I made a face and folded my medicine kit into the case.

“Poke it,” mother said. I poked the kit and it squirmed.

“It’s fresh,” I said. “I didn’t know he was such a monster. Why does anybody put up with him?”

“A sacred monster, dear Casseia. If he didn’t exist, we’d have to invent him. Think of him as a family rite of passage. Resist his advances with humor and cleverness, and he’ll do anything in the world for you. And once he has your measure, he’ll stop pushing.” She surveyed the perfectly packed case with a critical eye, then nodded approval. “I envy you,” she said wistfully. “I’d love to go to Earth.”

“Even traveling with Bithras?”

“There isn’t a chance in hell you or I would go to bed with him.” She winked. “We have such good taste. But what an opportunity… Resist the beast, and come out the other side still a virgin, covered with gold and jewels.”

“Well…” I said.

Two days before we were to depart, Bithras summoned me to his offices in Carter City in Aonia Terra. I boarded the train in Jiddah and crossed to Aonia, removing my bag at the Carter depot.

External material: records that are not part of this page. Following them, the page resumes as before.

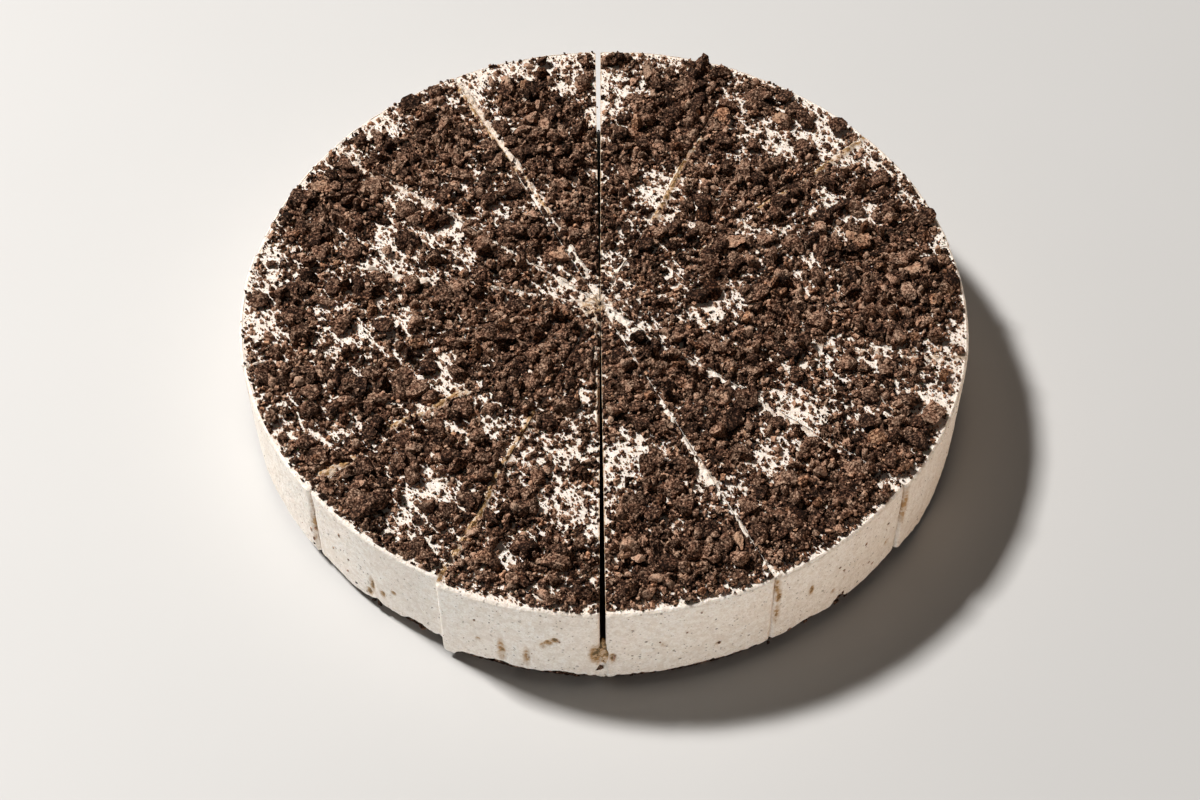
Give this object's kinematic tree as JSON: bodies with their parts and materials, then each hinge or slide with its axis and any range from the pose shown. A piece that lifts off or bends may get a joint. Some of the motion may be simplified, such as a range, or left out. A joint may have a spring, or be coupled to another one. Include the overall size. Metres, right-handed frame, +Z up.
{
  "type": "cookies and cream cheesecake",
  "caption": "Round cookies and cream cheesecake cut into wedges, with a pale speckled filling on a thin crumb crust and a topping of dark cookie crumbs.",
  "frame": {"origin": "centre of the underside of the crust, on the surface that the cake stands on", "axes": "+Z up; the wide open cut runs along Y, with its widest end at -Y, which is the front of the picture; +X to the right of that view"},
  "size_m": [0.2609, 0.2612, 0.0499],
  "materials": {
    "cream": "smooth soft cream filling, off-white with fine dark specks, faint satin sheen",
    "cookie_crumb": "dark brown crushed cookie, rough and dry"
  },
  "bodies": {
    "root": {"crust_01": "cookie_crumb", "crust_02": "cookie_crumb", "crust_03": "cookie_crumb", "crust_04": "cookie_crumb", "crust_05": "cookie_crumb", "crust_06": "cookie_crumb", "crust_07": "cookie_crumb", "crust_08": "cookie_crumb", "crust_09": "cookie_crumb", "crust_10": "cookie_crumb", "crust_11": "cookie_crumb", "crust_12": "cookie_crumb", "crust_13": "cookie_crumb", "crust_14": "cookie_crumb", "filling_01": "cream", "filling_02": "cream", "filling_03": "cream", "filling_04": "cream", "filling_05": "cream", "filling_06": "cream", "filling_07": "cream", "filling_08": "cream", "filling_09": "cream", "filling_10": "cream", "filling_11": "cream", "filling_12": "cream", "filling_13": "cream", "filling_14": "cream"}
  },
  "joints": []
}
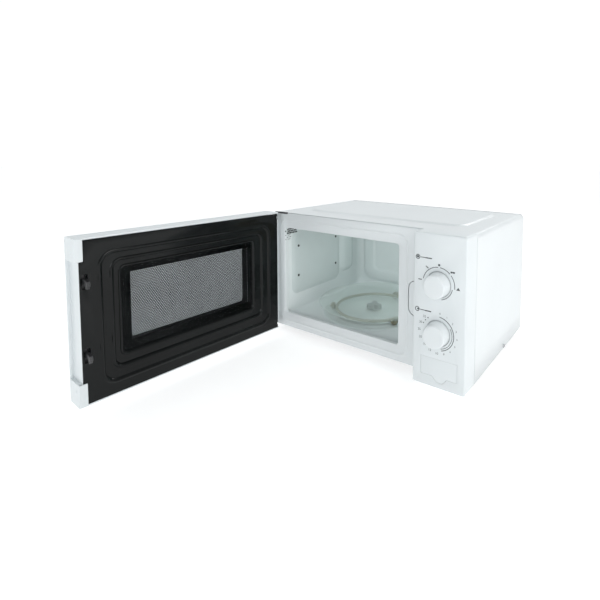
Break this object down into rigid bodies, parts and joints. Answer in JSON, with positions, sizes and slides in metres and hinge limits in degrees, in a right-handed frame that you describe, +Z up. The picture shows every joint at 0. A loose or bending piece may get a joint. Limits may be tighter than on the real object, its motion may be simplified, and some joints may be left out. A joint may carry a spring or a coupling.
{
  "type": "microwave oven",
  "caption": "Compact countertop microwave oven with a side-hinged door, glass turntable, two dial knobs and a push-button door release.",
  "frame": {"origin": "centre of the base plate's underside; the feet reach 12 mm below it", "axes": "+Z up, -Y towards the user, +X to the user's right as they face the oven"},
  "size_m": [0.4687, 0.6315, 0.252],
  "materials": {
    "white_paint": "glossy white powder paint with a fine orange-peel texture",
    "white_plastic": "smooth white moulded plastic with a soft gloss",
    "cavity_enamel": "pale grey-green stain-resistant cavity paint, satin",
    "black_gloss": "glossy black moulded plastic",
    "black_plastic": "black moulded plastic, fine matt",
    "clear_glass": "clear toughened glass with a faint green tint",
    "clear_film": "clear thin polyester film",
    "zinc_steel": "bright zinc-plated sheet steel",
    "aluminium": "plain drawn aluminium",
    "copper_winding": "lacquered copper wire winding",
    "black_rubber": "matt black rubber",
    "roller_brown": "warm olive-brown heat-resistant plastic",
    "phenolic_brown": "dark brown phenolic resin",
    "mica": "pressed mica sheet with a pearly speckle",
    "circuit_board": "green lacquered circuit board"
  },
  "bodies": {
    "cabinet": {"outer_cabinet": "white_paint", "base_plate": "zinc_steel", "rear_panel": "zinc_steel", "front_plate": "white_paint", "cavity_floor": "cavity_enamel", "cavity_ceiling": "cavity_enamel", "cavity_left_wall": "cavity_enamel", "cavity_right_wall": "cavity_enamel", "cavity_rear_wall": "cavity_enamel", "waveguide_cover": "mica", "foot_front_left": "black_rubber", "foot_front_right": "black_rubber", "foot_rear_left": "black_rubber", "foot_rear_right": "black_rubber", "waveguide": "zinc_steel", "magnetron": "zinc_steel", "thermal_cutout": "phenolic_brown", "transformer_core": "zinc_steel", "transformer_winding": "copper_winding", "capacitor": "aluminium", "high_voltage_diode": "black_plastic", "capacitor_clamp": "zinc_steel", "fan_housing": "black_plastic", "fan_motor": "zinc_steel", "lamp_socket": "phenolic_brown", "lamp_bulb": "clear_glass", "noise_filter_board": "circuit_board", "cord_gland": "black_rubber", "turntable_motor": "zinc_steel", "control_panel": "white_plastic", "power_selector": "zinc_steel", "timer_unit": "zinc_steel", "interlock_bracket": "black_plastic", "door_switch_top": "black_plastic", "door_switch_middle": "black_plastic", "door_switch_bottom": "black_plastic", "lever_pivot": "zinc_steel", "hinge_upper": "zinc_steel", "hinge_lower": "zinc_steel"},
    "door": {"door_frame": "white_plastic", "door_outer_window": "black_gloss", "door_choke_cover": "black_gloss", "door_metal_frame": "zinc_steel", "door_screen": "black_plastic", "door_inner_film": "clear_film"},
    "latch": {"latch_hooks": "black_plastic"},
    "coupler": {"turntable_coupler": "black_plastic"},
    "plate": {"glass_turntable": "clear_glass"},
    "ring": {"roller_ring": "roller_brown"},
    "wheel_1": {"roller_wheel_1": "roller_brown"},
    "wheel_2": {"roller_wheel_2": "roller_brown"},
    "wheel_3": {"roller_wheel_3": "roller_brown"},
    "fan": {"fan_blade": "black_plastic"},
    "power_knob": {"power_knob": "white_plastic"},
    "timer_knob": {"timer_knob": "white_plastic"},
    "release_button": {"door_release_button": "white_plastic"},
    "release_lever": {"release_lever": "black_plastic"}
  },
  "joints": [
    {"name": "door_hinge", "type": "hinge", "parent": "cabinet", "child": "door", "pos_m": [-0.212, -0.1355, 0.12], "axis": [0, 0, -1], "range_deg": [-93.3, 12]},
    {"name": "latch_lift", "type": "slide", "parent": "door", "child": "latch", "axis": [0, 0, 1], "range_m": [0, 0.004], "stiffness_N_per_m": 300},
    {"name": "turntable_spin", "type": "hinge", "parent": "cabinet", "child": "coupler", "pos_m": [-0.048, 0.006, 0.03], "axis": [0, 0, 1], "continuous": true},
    {"name": "plate_lift", "type": "slide", "parent": "coupler", "child": "plate", "axis": [0, 0, 1], "range_m": [0, 0.08]},
    {"name": "ring_roll", "type": "hinge", "parent": "cabinet", "child": "ring", "pos_m": [-0.048, 0.006, 0.0343], "axis": [0, 0, 1], "continuous": true},
    {"name": "wheel_1_roll", "type": "hinge", "parent": "ring", "child": "wheel_1", "pos_m": [-0.048, 0.094, 0.0343], "axis": [0, 1, 0], "continuous": true},
    {"name": "wheel_2_roll", "type": "hinge", "parent": "ring", "child": "wheel_2", "pos_m": [-0.12421, -0.038, 0.0343], "axis": [-0.866, -0.5, 0], "continuous": true},
    {"name": "wheel_3_roll", "type": "hinge", "parent": "ring", "child": "wheel_3", "pos_m": [0.02821, -0.038, 0.0343], "axis": [0.866, -0.5, 0], "continuous": true},
    {"name": "fan_spin", "type": "hinge", "parent": "cabinet", "child": "fan", "pos_m": [0.15, 0.127, 0.1], "axis": [0, 1, 0], "continuous": true},
    {"name": "power_knob_turn", "type": "hinge", "parent": "cabinet", "child": "power_knob", "pos_m": [0.175, -0.1575, 0.1628], "axis": [0, 1, 0], "range_deg": [0, 180]},
    {"name": "timer_knob_turn", "type": "hinge", "parent": "cabinet", "child": "timer_knob", "pos_m": [0.175, -0.1575, 0.087], "axis": [0, 1, 0], "range_deg": [0, 325]},
    {"name": "button_press", "type": "slide", "parent": "cabinet", "child": "release_button", "axis": [0, 1, 0], "range_m": [0, 0.005], "stiffness_N_per_m": 400},
    {"name": "lever_turn", "type": "hinge", "parent": "cabinet", "child": "release_lever", "pos_m": [0.1535, -0.1028, 0.06], "axis": [1, 0, 0], "range_deg": [0, 12]}
  ],
  "couplings": [
    {"joint": "ring_roll", "follows": "turntable_spin", "ratio": 0.5},
    {"joint": "wheel_1_roll", "follows": "turntable_spin", "ratio": -6.2857},
    {"joint": "wheel_2_roll", "follows": "turntable_spin", "ratio": -6.2857},
    {"joint": "wheel_3_roll", "follows": "turntable_spin", "ratio": -6.2857},
    {"joint": "lever_turn", "follows": "button_press", "rad_per_m": 40}
  ]
}
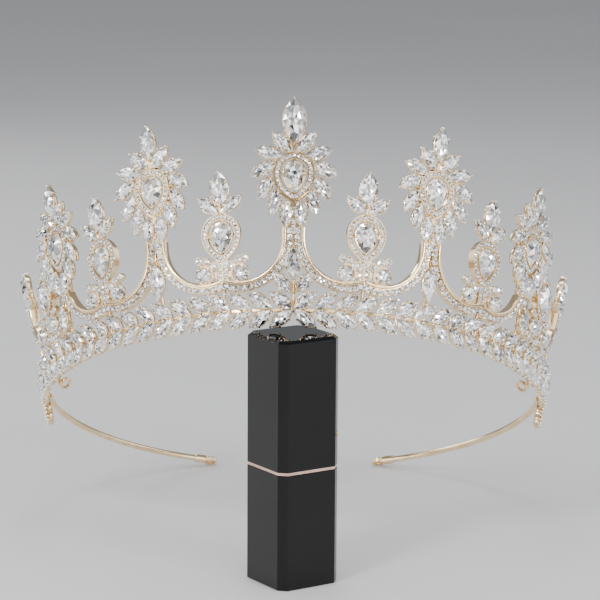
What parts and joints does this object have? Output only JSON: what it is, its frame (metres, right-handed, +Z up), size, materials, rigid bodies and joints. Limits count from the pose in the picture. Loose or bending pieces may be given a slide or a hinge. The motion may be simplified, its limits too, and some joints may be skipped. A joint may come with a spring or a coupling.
{
  "type": "bridal crown on a block stand",
  "caption": "Bridal crown of soldered gold-coloured metal set with clear cut stones, its front resting on a tall square block and its wire ends on the surface.",
  "frame": {"origin": "on the surface that the block and the wire ends stand on, under the middle of the whole", "axes": "+Z up, +Y from the front of the crown to its wire ends, +X to the right as seen from the front"},
  "size_m": [0.1782, 0.1536, 0.1419],
  "materials": {
    "gold": "polished, pale gold plating",
    "stone": "clear, cut and polished",
    "block": "high gloss",
    "seam": "polished, rose gold"
  },
  "bodies": {
    "root": {"crown_frame": "gold", "end_eyelet_left": "gold", "end_eyelet_right": "gold", "pin_loop_left": "gold", "pin_loop_right": "gold", "band_upper_stones_left": "stone", "band_upper_stones_right": "stone", "band_lower_stones_left": "stone", "band_lower_stones_right": "stone", "petal_stones_middle": "stone", "petal_stones_flank_left": "stone", "petal_stones_flank_right": "stone", "petal_stones_side_left": "stone", "petal_stones_side_right": "stone", "pear_middle": "stone", "pear_flank_left": "stone", "pear_flank_right": "stone", "pear_side_left": "stone", "pear_side_right": "stone", "pear_small_1_left": "stone", "pear_small_1_right": "stone", "pear_small_2_left": "stone", "pear_small_2_right": "stone", "pear_small_3_left": "stone", "pear_small_3_right": "stone", "top_stone_middle": "stone", "top_stone_flank_left": "stone", "top_stone_flank_right": "stone", "top_stone_side_left": "stone", "top_stone_side_right": "stone", "finial_stones_left": "stone", "finial_stones_right": "stone", "trefoil_stones_left": "stone", "trefoil_stones_right": "stone", "round_stones_left": "stone", "round_stones_right": "stone", "insert_stones_middle": "stone", "insert_stone_flank_left": "stone", "insert_stone_flank_right": "stone", "insert_stone_side_left": "stone", "insert_stone_side_right": "stone", "stand_base": "block", "stand_seam": "seam", "stand_cap": "block"}
  },
  "joints": []
}
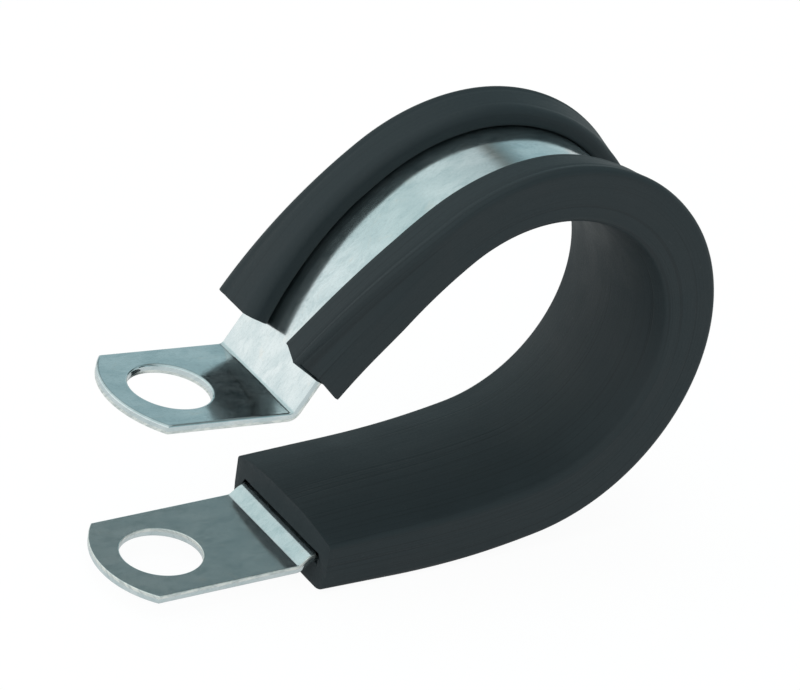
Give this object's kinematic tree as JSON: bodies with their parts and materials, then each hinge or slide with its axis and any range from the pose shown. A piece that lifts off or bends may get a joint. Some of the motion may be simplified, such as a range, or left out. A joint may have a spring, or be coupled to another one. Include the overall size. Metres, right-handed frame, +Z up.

Carter was where most of Majumdar BM’s staff lived, the locus of long-range planning; it was Bithras’s home, as well.

I had never met Bithras and I was more than a little nervous.

Helen Dougal met me at the depot and escorted me as we took a cab through the transit tunnels. Helen was an attractive woman of twenty Martian years who appeared not much older than me.

Carter had a population of ten thousand BM members and several hundred applicants, most of them Terries immigrating because of Eloi laws on Earth. It was a big town, yet run efficiently, and the tunnels and warrens were large and well-designed. It didn’t seem crowded and haphazard, as did Shinktown, nor cleanly officious, like Durrey; but it certainly wasn’t cozy and familiar, like Ylla. The presence of so many Terries — a few of them exotic transforms — at times gave it a very unMartian atmosphere.